__WHAT THE EXERCISE ASKS__: Below is a listing; reproduce each line of it exactly.

__MATERIAL__:
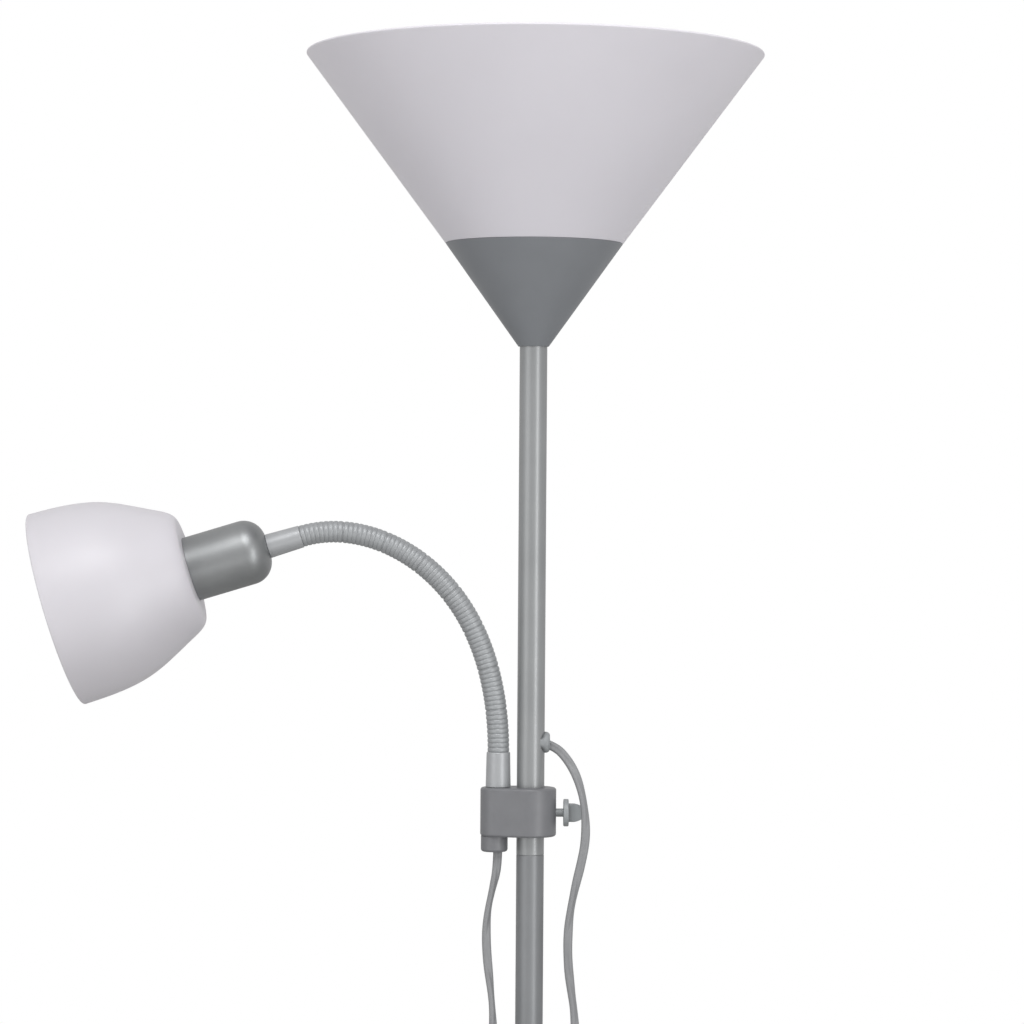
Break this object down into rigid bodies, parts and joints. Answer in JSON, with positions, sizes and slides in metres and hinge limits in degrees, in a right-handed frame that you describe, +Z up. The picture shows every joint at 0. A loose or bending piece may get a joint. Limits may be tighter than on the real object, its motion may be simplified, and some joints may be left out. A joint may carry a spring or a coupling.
{
  "type": "torchiere floor lamp with reading light",
  "caption": "Floor lamp with an upward bowl on a slim pole, a weighted domed base, and a reading light on a gooseneck clamped to the pole.",
  "frame": {"origin": "on the floor, on the pole's axis", "axes": "+Z up along the pole; the reading light reaches out along -X; the viewer stands on the -Y side"},
  "size_m": [0.603, 0.323, 1.815],
  "materials": {
    "base_paint": "satin grey enamel",
    "tray_plastic": "black moulded plastic",
    "ballast_iron": "cast, unpainted",
    "fastener_steel": "zinc plated",
    "collar_chrome": "bright plated",
    "pole_paint": "silver grey paint",
    "cone_paint": "grey enamel",
    "shade_plastic": "white translucent plastic",
    "holder_plastic": "white thermoplastic",
    "holder_black": "black thermoplastic",
    "bulb_glass": "opal glass",
    "clamp_paint": "grey moulded plastic",
    "neck_metal": "grey wound metal hose",
    "ferrule_paint": "light grey",
    "cup_metal": "satin silver",
    "reading_plastic": "whitish plastic",
    "cord_grey": "grey flex",
    "grommet_rubber": "grey rubber",
    "switch_plastic": "grey switch housing",
    "tie_nylon": "pale nylon",
    "pin_brass": "nickel plated"
  },
  "bodies": {
    "stand": {"base_cover": "base_paint", "base_tray": "tray_plastic", "base_ballast": "ballast_iron", "base_washer": "fastener_steel", "base_nut": "fastener_steel", "base_rod": "fastener_steel", "pole_collar": "collar_chrome", "pole_section_1": "pole_paint", "pole_section_2": "pole_paint", "pole_section_3": "pole_paint", "pole_section_4": "pole_paint", "pole_section_5": "pole_paint", "pole_couplers": "fastener_steel", "pole_plugs": "fastener_steel", "uplight_cone": "cone_paint", "uplight_nipple": "fastener_steel", "uplight_nut": "fastener_steel", "uplight_holder_cap": "holder_plastic", "uplight_holder": "holder_plastic", "uplight_shade": "shade_plastic", "uplight_ring": "holder_plastic", "bulb_large": "bulb_glass", "pole_grommet": "grommet_rubber", "pole_cable": "cord_grey", "upper_cord": "cord_grey", "reading_cord": "cord_grey", "switch_front": "switch_plastic", "switch_back": "switch_plastic", "switch_screws": "fastener_steel", "switch_carrier": "holder_black", "cable_ties": "tie_nylon", "mains_cord": "cord_grey", "mains_coil": "cord_grey", "coil_tie": "tie_nylon", "plug_lead": "cord_grey", "plug_body": "switch_plastic", "plug_pins": "pin_brass"},
    "clamp": {"clamp_block": "clamp_paint", "cord_gland": "clamp_paint"},
    "thumb": {"thumb_screw": "clamp_paint"},
    "arm": {"arm_ferrule": "ferrule_paint", "arm_nut": "fastener_steel", "neck_link_1": "neck_metal"},
    "neck_2": {"neck_link_2": "neck_metal"},
    "neck_3": {"neck_link_3": "neck_metal"},
    "neck_4": {"neck_link_4": "neck_metal"},
    "neck_5": {"neck_link_5": "neck_metal"},
    "neck_6": {"neck_link_6": "neck_metal"},
    "neck_7": {"neck_link_7": "neck_metal"},
    "head": {"neck_link_8": "neck_metal", "head_ferrule": "ferrule_paint", "head_cup": "cup_metal", "head_holder_cap": "holder_plastic", "head_holder": "holder_plastic", "head_ring": "holder_plastic", "reading_shade": "reading_plastic", "bulb_small": "bulb_glass"},
    "rocker_l": {"rocker_left": "switch_plastic"},
    "rocker_r": {"rocker_right": "switch_plastic"}
  },
  "joints": [
    {"name": "clamp_slide", "type": "slide", "parent": "stand", "child": "clamp", "axis": [0, 0, 1], "range_m": [-0.09, 0.015], "deforming": ["reading_cord"]},
    {"name": "thumb_turn", "type": "hinge", "parent": "clamp", "child": "thumb", "pos_m": [0.0179, 0, 1.4028], "axis": [1, 0, 0], "range_deg": [-90, 90]},
    {"name": "arm_swivel", "type": "hinge", "parent": "clamp", "child": "arm", "pos_m": [-0.0176, 0, 1.4165], "axis": [0, 0, 1], "range_deg": [-110, 110]},
    {"name": "neck_bend_1", "type": "hinge", "parent": "arm", "child": "neck_2", "pos_m": [-0.019, 0, 1.45859], "axis": [0, 1, 0], "range_deg": [-5, 5]},
    {"name": "neck_bend_2", "type": "hinge", "parent": "neck_2", "child": "neck_3", "pos_m": [-0.02349, 0, 1.48113], "axis": [0, 1, 0], "range_deg": [-5, 5]},
    {"name": "neck_bend_3", "type": "hinge", "parent": "neck_3", "child": "neck_4", "pos_m": [-0.03162, 0, 1.50261], "axis": [0, 1, 0], "range_deg": [-5, 5]},
    {"name": "neck_bend_4", "type": "hinge", "parent": "neck_4", "child": "neck_5", "pos_m": [-0.04395, 0, 1.52196], "axis": [0, 1, 0], "range_deg": [-5, 5]},
    {"name": "neck_bend_5", "type": "hinge", "parent": "neck_5", "child": "neck_6", "pos_m": [-0.06046, 0, 1.5379], "axis": [0, 1, 0], "range_deg": [-5, 5]},
    {"name": "neck_bend_6", "type": "hinge", "parent": "neck_6", "child": "neck_7", "pos_m": [-0.08042, 0, 1.5492], "axis": [0, 1, 0], "range_deg": [-5, 5]},
    {"name": "neck_bend_7", "type": "hinge", "parent": "neck_7", "child": "head", "pos_m": [-0.10272, 0, 1.55445], "axis": [0, 1, 0], "range_deg": [-5, 5]},
    {"name": "rocker_l_tip", "type": "hinge", "parent": "stand", "child": "rocker_l", "pos_m": [-0.028, -0.0215, 1.16547], "axis": [0.9931, 0, 0.1175], "range_deg": [-16, 0]},
    {"name": "rocker_r_tip", "type": "hinge", "parent": "stand", "child": "rocker_r", "pos_m": [-0.01727, -0.0215, 1.16674], "axis": [0.9931, 0, 0.1175], "range_deg": [-16, 0]}
  ]
}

__EXERCISE OUTPUT__:
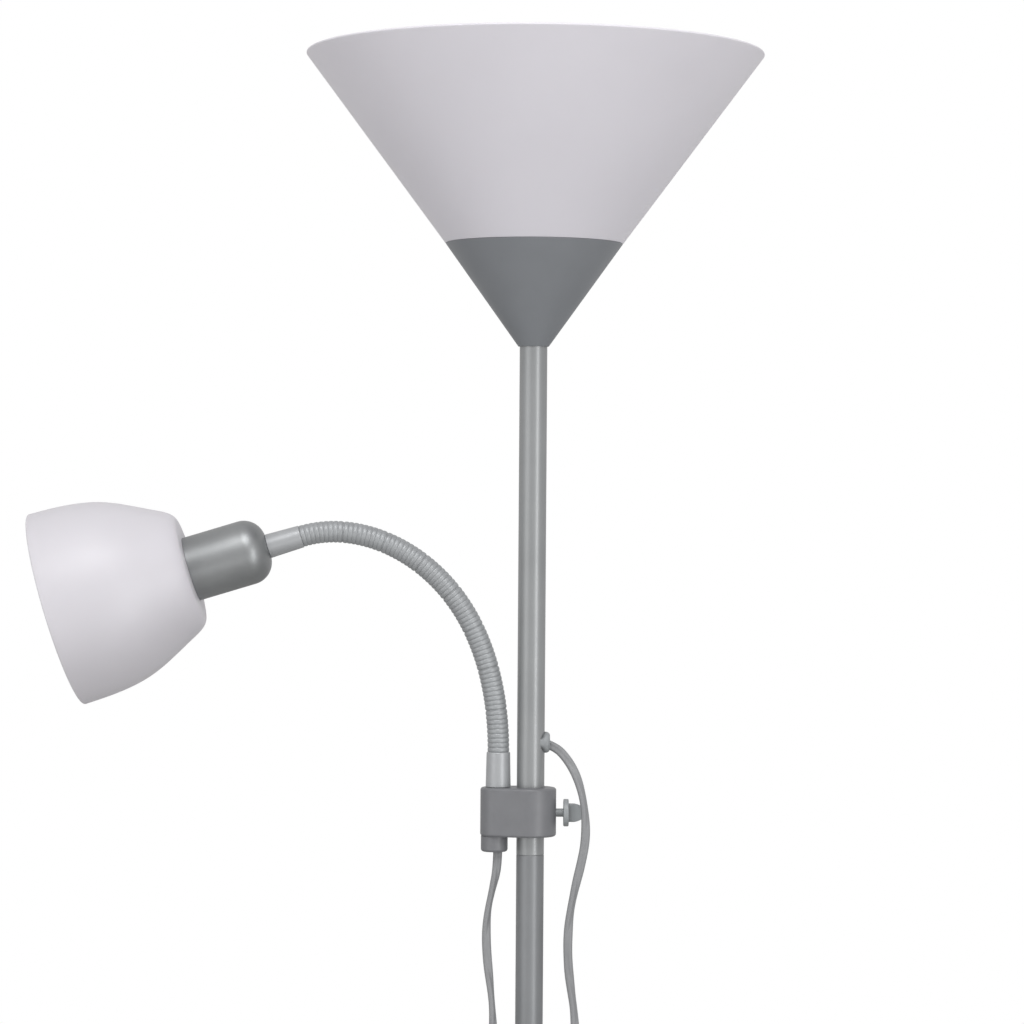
Break this object down into rigid bodies, parts and joints. Answer in JSON, with positions, sizes and slides in metres and hinge limits in degrees, in a right-handed frame that you describe, +Z up. The picture shows every joint at 0. A loose or bending piece may get a joint. Limits may be tighter than on the real object, its motion may be simplified, and some joints may be left out. A joint may carry a spring or a coupling.
{
  "type": "torchiere floor lamp with reading light",
  "caption": "Floor lamp with an upward bowl on a slim pole, a weighted domed base, and a reading light on a gooseneck clamped to the pole.",
  "frame": {"origin": "on the floor, on the pole's axis", "axes": "+Z up along the pole; the reading light reaches out along -X; the viewer stands on the -Y side"},
  "size_m": [0.603, 0.323, 1.815],
  "materials": {
    "base_paint": "satin grey enamel",
    "tray_plastic": "black moulded plastic",
    "ballast_iron": "cast, unpainted",
    "fastener_steel": "zinc plated",
    "collar_chrome": "bright plated",
    "pole_paint": "silver grey paint",
    "cone_paint": "grey enamel",
    "shade_plastic": "white translucent plastic",
    "holder_plastic": "white thermoplastic",
    "holder_black": "black thermoplastic",
    "bulb_glass": "opal glass",
    "clamp_paint": "grey moulded plastic",
    "neck_metal": "grey wound metal hose",
    "ferrule_paint": "light grey",
    "cup_metal": "satin silver",
    "reading_plastic": "whitish plastic",
    "cord_grey": "grey flex",
    "grommet_rubber": "grey rubber",
    "switch_plastic": "grey switch housing",
    "tie_nylon": "pale nylon",
    "pin_brass": "nickel plated"
  },
  "bodies": {
    "stand": {"base_cover": "base_paint", "base_tray": "tray_plastic", "base_ballast": "ballast_iron", "base_washer": "fastener_steel", "base_nut": "fastener_steel", "base_rod": "fastener_steel", "pole_collar": "collar_chrome", "pole_section_1": "pole_paint", "pole_section_2": "pole_paint", "pole_section_3": "pole_paint", "pole_section_4": "pole_paint", "pole_section_5": "pole_paint", "pole_couplers": "fastener_steel", "pole_plugs": "fastener_steel", "uplight_cone": "cone_paint", "uplight_nipple": "fastener_steel", "uplight_nut": "fastener_steel", "uplight_holder_cap": "holder_plastic", "uplight_holder": "holder_plastic", "uplight_shade": "shade_plastic", "uplight_ring": "holder_plastic", "bulb_large": "bulb_glass", "pole_grommet": "grommet_rubber", "pole_cable": "cord_grey", "upper_cord": "cord_grey", "reading_cord": "cord_grey", "switch_front": "switch_plastic", "switch_back": "switch_plastic", "switch_screws": "fastener_steel", "switch_carrier": "holder_black", "cable_ties": "tie_nylon", "mains_cord": "cord_grey", "mains_coil": "cord_grey", "coil_tie": "tie_nylon", "plug_lead": "cord_grey", "plug_body": "switch_plastic", "plug_pins": "pin_brass"},
    "clamp": {"clamp_block": "clamp_paint", "cord_gland": "clamp_paint"},
    "thumb": {"thumb_screw": "clamp_paint"},
    "arm": {"arm_ferrule": "ferrule_paint", "arm_nut": "fastener_steel", "neck_link_1": "neck_metal"},
    "neck_2": {"neck_link_2": "neck_metal"},
    "neck_3": {"neck_link_3": "neck_metal"},
    "neck_4": {"neck_link_4": "neck_metal"},
    "neck_5": {"neck_link_5": "neck_metal"},
    "neck_6": {"neck_link_6": "neck_metal"},
    "neck_7": {"neck_link_7": "neck_metal"},
    "head": {"neck_link_8": "neck_metal", "head_ferrule": "ferrule_paint", "head_cup": "cup_metal", "head_holder_cap": "holder_plastic", "head_holder": "holder_plastic", "head_ring": "holder_plastic", "reading_shade": "reading_plastic", "bulb_small": "bulb_glass"},
    "rocker_l": {"rocker_left": "switch_plastic"},
    "rocker_r": {"rocker_right": "switch_plastic"}
  },
  "joints": [
    {"name": "clamp_slide", "type": "slide", "parent": "stand", "child": "clamp", "axis": [0, 0, 1], "range_m": [-0.09, 0.015], "deforming": ["reading_cord"]},
    {"name": "thumb_turn", "type": "hinge", "parent": "clamp", "child": "thumb", "pos_m": [0.0179, 0, 1.4028], "axis": [1, 0, 0], "range_deg": [-90, 90]},
    {"name": "arm_swivel", "type": "hinge", "parent": "clamp", "child": "arm", "pos_m": [-0.0176, 0, 1.4165], "axis": [0, 0, 1], "range_deg": [-110, 110]},
    {"name": "neck_bend_1", "type": "hinge", "parent": "arm", "child": "neck_2", "pos_m": [-0.019, 0, 1.45859], "axis": [0, 1, 0], "range_deg": [-5, 5]},
    {"name": "neck_bend_2", "type": "hinge", "parent": "neck_2", "child": "neck_3", "pos_m": [-0.02349, 0, 1.48113], "axis": [0, 1, 0], "range_deg": [-5, 5]},
    {"name": "neck_bend_3", "type": "hinge", "parent": "neck_3", "child": "neck_4", "pos_m": [-0.03162, 0, 1.50261], "axis": [0, 1, 0], "range_deg": [-5, 5]},
    {"name": "neck_bend_4", "type": "hinge", "parent": "neck_4", "child": "neck_5", "pos_m": [-0.04395, 0, 1.52196], "axis": [0, 1, 0], "range_deg": [-5, 5]},
    {"name": "neck_bend_5", "type": "hinge", "parent": "neck_5", "child": "neck_6", "pos_m": [-0.06046, 0, 1.5379], "axis": [0, 1, 0], "range_deg": [-5, 5]},
    {"name": "neck_bend_6", "type": "hinge", "parent": "neck_6", "child": "neck_7", "pos_m": [-0.08042, 0, 1.5492], "axis": [0, 1, 0], "range_deg": [-5, 5]},
    {"name": "neck_bend_7", "type": "hinge", "parent": "neck_7", "child": "head", "pos_m": [-0.10272, 0, 1.55445], "axis": [0, 1, 0], "range_deg": [-5, 5]},
    {"name": "rocker_l_tip", "type": "hinge", "parent": "stand", "child": "rocker_l", "pos_m": [-0.028, -0.0215, 1.16547], "axis": [0.9931, 0, 0.1175], "range_deg": [-16, 0]},
    {"name": "rocker_r_tip", "type": "hinge", "parent": "stand", "child": "rocker_r", "pos_m": [-0.01727, -0.0215, 1.16674], "axis": [0.9931, 0, 0.1175], "range_deg": [-16, 0]}
  ]
}